Namun sungguh mengherankan. Di balik kekayaan alam dan pesatnya usaha industri di Kota Bontang, masih ada 8.390 warga di Bontang yang mengalami kemiskinan. Menurut Badan Pusat Statistik (BPS) Kota Bontang, Persentase penduduk miskin pada tahun 2022 sebesar 4,54 persen, menurun 0,08 persen poin terhadap tahun 2021 atau menurun 0,02 ribu orang di tahun 2021. Pada tahun 2022, Garis Kemiskinan (GK) di Kota Bontang berada pada level Rp697.326.00 per kapita per bulan. Artinya 4,54 persen penduduk Kota Bontang memiliki rata-rata pengeluaran per bulannya kurang dari Rp697.326,00. Ini baru data tahun 2022, bagaimana tahun 2023? Tentu hasilnya tetap sama bahkan mungkin lebih banyak. (Bontangkota.bps.go.id, 21/12/2022).

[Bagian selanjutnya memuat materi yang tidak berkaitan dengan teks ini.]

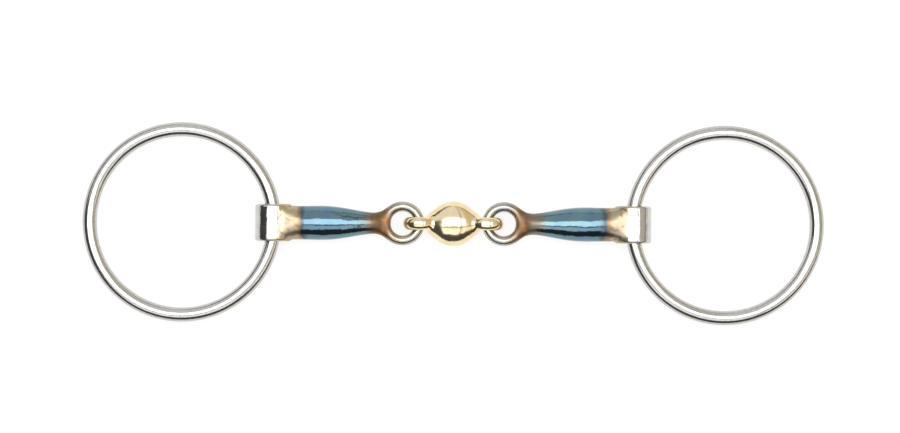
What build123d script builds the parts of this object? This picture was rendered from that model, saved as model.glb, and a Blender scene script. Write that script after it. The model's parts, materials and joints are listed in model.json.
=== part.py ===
from build123d import *
import os
from math import asin, cos, degrees, pi, sin, sqrt

# A double-jointed loose-ring snaffle bit, lying flat on a table.
# +X runs to the right along the mouthpiece, +Y runs across it in the plane of the rings,
# +Z points up from the table, and the origin is the middle of the centre link.

# Loose rings
RING_OUTER_D = 70.0
RING_WIRE_D = 5.0

# Bored butt at the outer end of each arm
BORE_X = 63.1
BORE_D = 6.0
BORE_MOUTH_D = 6.9
BORE_MOUTH_DEPTH = 0.45
BUTT_D = 12.6
BUTT_LENGTH = 13.0
BUTT_EDGE_RADIUS = 0.6

# Eye at the inner end of each arm; its wire is centred on the fold axis
FOLD_X = 11.8
EYE_MID_R = 5.95
EYE_HALF_ACROSS = 1.75
EYE_HALF_DEPTH = 2.1

# Arm from the eye to the butt: distance from the middle, half width (Y), half depth (Z)
# and the squareness of the section, where 2 is round and larger numbers are squarer
ARM_SECTIONS = (
    (23.4, 4.8, 2.0, 2.0),
    (25.4, 4.15, 2.85, 2.0),
    (27.7, 3.72, 3.62, 2.0),
    (30.4, 3.95, 3.95, 2.0),
    (34.5, 4.66, 4.66, 2.0),
    (38.7, 5.4, 5.4, 2.0),
    (42.9, 5.88, 5.88, 2.0),
    (47.0, 6.0, 6.0, 2.0),
    (53.6, 5.88, 5.88, 2.0),
    (57.4, 6.0, 5.75, 2.7),
    (60.6, 6.35, 5.55, 4.2),
    (62.4, 6.45, 5.4, 5.0),
)

# Centre link: the olive in the middle and the loop at each end
LOOP_HOLE_R = 2.5
LOOP_HALF_ACROSS = 1.7
LOOP_HALF_WIDTH = 2.25
OLIVE_SECTIONS = (
    (0.0, 7.85, 6.0),
    (1.9, 7.65, 5.86),
    (3.9, 6.95, 5.4),
    (6.0, 5.55, 4.6),
    (8.0, 3.95, 3.75),
    (9.5, 3.0, 3.3),
    (10.8, 2.35, 3.1),
)
ROUND = 2.0

# Points on each section outline
SECTION_POINTS = 32

RING_MID_R = RING_OUTER_D / 2 - RING_WIRE_D / 2
TABLE_Z = -BUTT_D / 2


def bore_to_ring_centre():
    """Distance that leaves the bend of the wire equally clear of both sides of the bore."""
    sagitta = RING_MID_R - sqrt(RING_MID_R**2 - (BUTT_LENGTH / 2) ** 2)
    return RING_MID_R - sagitta / 2


def ring_droop():
    """Angle that lets the far side of the ring down on to the table."""
    reach = bore_to_ring_centre() + RING_MID_R
    return degrees(asin((-TABLE_Z - RING_WIRE_D / 2) / reach))


def section(x, half_width, half_depth, squareness):
    """Flat face across the X axis, from an ellipse to a soft-cornered rectangle."""
    outline = []
    for i in range(SECTION_POINTS):
        angle = 2 * pi * i / SECTION_POINTS
        wide = abs(cos(angle) / half_width) ** squareness
        deep = abs(sin(angle) / half_depth) ** squareness
        reach = (wide + deep) ** (-1 / squareness)
        outline.append((reach * cos(angle), reach * sin(angle)))
    return Plane.YZ.offset(x) * make_face(Spline(*outline, periodic=True))


def eye():
    """Closed loop of the arm, lying flat in the plane of the rings."""
    wire = Plane.XZ * Pos(EYE_MID_R, 0) * Ellipse(EYE_HALF_ACROSS, EYE_HALF_DEPTH)
    return Pos(FOLD_X + EYE_MID_R, 0, 0) * revolve(wire, Axis.Z)


def bore():
    """Hole through the butt with both mouths eased."""
    hole = Cylinder(BORE_D / 2, BUTT_LENGTH + 2)
    mouth = Cone(BORE_D / 2, BORE_MOUTH_D / 2, BORE_MOUTH_DEPTH)
    mouth_z = BUTT_LENGTH / 2 - BORE_MOUTH_DEPTH / 2
    hole += Pos(0, 0, mouth_z) * mouth
    hole += Pos(0, 0, -mouth_z) * Rot(180, 0, 0) * mouth
    return Pos(BORE_X, 0, 0) * Rot(90, 0, 0) * hole


def butt():
    """Barrel across the end of the arm with rounded end edges."""
    barrel = Cylinder(BUTT_D / 2, BUTT_LENGTH)
    barrel = fillet(barrel.edges().filter_by(GeomType.CIRCLE), BUTT_EDGE_RADIUS)
    return Pos(BORE_X, 0, 0) * Rot(90, 0, 0) * barrel


def right_arm():
    """One forged arm: eye, waisted neck, round body, squared flare and bored butt."""
    body = loft([section(*s) for s in ARM_SECTIONS])
    return eye() + body + butt() - bore()


def loop():
    """Loop of the centre link, standing across the plane of the rings."""
    mid_r = LOOP_HOLE_R + LOOP_HALF_ACROSS
    wire = Pos(mid_r, 0) * Ellipse(LOOP_HALF_ACROSS, LOOP_HALF_WIDTH)
    return Pos(FOLD_X, 0, 0) * revolve(wire, Axis.Y)


def loop_opening():
    """Waisted plug that clears the inside of a loop through the olive."""
    mid_r = LOOP_HOLE_R + LOOP_HALF_ACROSS
    reach = OLIVE_SECTIONS[0][1]
    plug = Pos(mid_r / 2, 0) * Rectangle(mid_r, 2 * reach)
    plug -= Pos(mid_r, 0) * Ellipse(LOOP_HALF_ACROSS, reach / 2)
    return Pos(FOLD_X, 0, 0) * revolve(plug, Axis.Y)


def lozenge():
    """Centre link: an olive with a loop at each end."""
    mirrored = [(-x, wide, deep) for x, wide, deep in reversed(OLIVE_SECTIONS[1:])]
    olive = loft([section(*s, ROUND) for s in mirrored + list(OLIVE_SECTIONS)])
    loops = loop() + mirror(loop(), Plane.YZ)
    openings = loop_opening() + mirror(loop_opening(), Plane.YZ)
    return olive - openings + loops


def ring(side):
    """Round wire ring through the butt, its far side resting on the table."""
    hoop = Torus(RING_MID_R, RING_WIRE_D / 2)
    hoop = Rot(0, side * ring_droop(), 0) * Pos(side * bore_to_ring_centre(), 0, 0) * hoop
    return Pos(side * BORE_X, 0, 0) * hoop


os.makedirs("parts", exist_ok=True)
parts = {
    "right_ring": ring(1),
    "left_ring": ring(-1),
    "right_arm": right_arm(),
    "left_arm": mirror(right_arm(), Plane.YZ),
    "lozenge": lozenge(),
}
for name, part in parts.items():
    export_step(part, f"parts/{name}.step")
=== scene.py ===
import json
import math

import bpy
import numpy as np
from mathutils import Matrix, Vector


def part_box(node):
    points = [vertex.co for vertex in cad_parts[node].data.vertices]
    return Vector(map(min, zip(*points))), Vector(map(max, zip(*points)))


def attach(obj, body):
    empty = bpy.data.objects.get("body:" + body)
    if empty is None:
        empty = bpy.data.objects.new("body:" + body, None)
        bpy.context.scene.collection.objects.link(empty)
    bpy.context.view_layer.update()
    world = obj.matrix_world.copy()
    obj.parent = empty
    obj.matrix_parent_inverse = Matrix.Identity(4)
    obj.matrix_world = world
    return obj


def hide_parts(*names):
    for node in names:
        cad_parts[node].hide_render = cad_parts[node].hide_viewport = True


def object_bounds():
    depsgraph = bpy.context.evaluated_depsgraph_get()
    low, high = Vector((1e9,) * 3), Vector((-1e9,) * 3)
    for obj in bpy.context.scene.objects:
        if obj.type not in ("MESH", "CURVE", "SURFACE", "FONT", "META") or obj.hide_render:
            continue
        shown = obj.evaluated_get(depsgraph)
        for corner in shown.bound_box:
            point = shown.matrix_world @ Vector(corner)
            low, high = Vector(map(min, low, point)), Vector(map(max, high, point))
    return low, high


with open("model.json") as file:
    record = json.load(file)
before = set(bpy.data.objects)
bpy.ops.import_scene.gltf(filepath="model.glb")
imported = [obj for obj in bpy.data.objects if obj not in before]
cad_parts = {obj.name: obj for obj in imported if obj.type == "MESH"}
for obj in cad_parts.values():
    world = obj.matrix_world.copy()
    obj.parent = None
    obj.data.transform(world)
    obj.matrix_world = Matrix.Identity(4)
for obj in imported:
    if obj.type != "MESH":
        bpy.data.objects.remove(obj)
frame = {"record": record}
cad_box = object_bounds()
MM = 0.001
SIDES = ((1, "right"), (-1, "left"))

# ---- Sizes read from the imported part, in millimetres ----

joint_at = {j["name"]: np.array(j["pos_m"]) / MM for j in frame["record"]["behaviour"]["joints"]}
FOLD_X = joint_at["right_arm_fold"][0]
BORE_X = joint_at["right_ring_swing"][0]


def box_mm(node):
    """Lowest and highest corner of a CAD node in millimetres."""
    low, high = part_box(node)
    return np.array(low) / MM, np.array(high) / MM


ring_low, ring_high = box_mm("right_ring")
arm_low, arm_high = box_mm("right_arm")
link_low, link_high = box_mm("lozenge")
RING_WIRE_R = 2.5
RING_MID_R = (ring_high[1] - ring_low[1]) / 2 - RING_WIRE_R
EYE_OUTER_R = arm_high[1]
TABLE_Z = arm_low[2]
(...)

Sungguh aneh bukan ketika mengetahui potensi SDA di Kota Bontang yang begitu besar, namun manfaat dari kekayaan SDA tersebut ternyata tidak dirasakan oleh seluruh warga Kota Bontang. Jika pendapatan mereka per bulannya hanya berkisar 600 ribu lalu dibagi selama 30 hari, maka kurang lebih pendapatan mereka sehari hanya 20 ribu. Lantas dengan uang yang tak seberapa itu, bagaimana mereka bisa mencukupi kebutuhan pokok sementara pada hari ini saja kebutuhan sandang, pangan dan papan terus merangkak naik. Belum lagi kebutuhan akan BBM dan kesehatan yang juga mahal. Jelaslah dengan pendapatan yang rendah tersebut, mereka pasti tertatih-tatih saat memenuhi kebutuhan hidupnya bahkan mungkin saja mereka sering menahan lapar. Innalillah.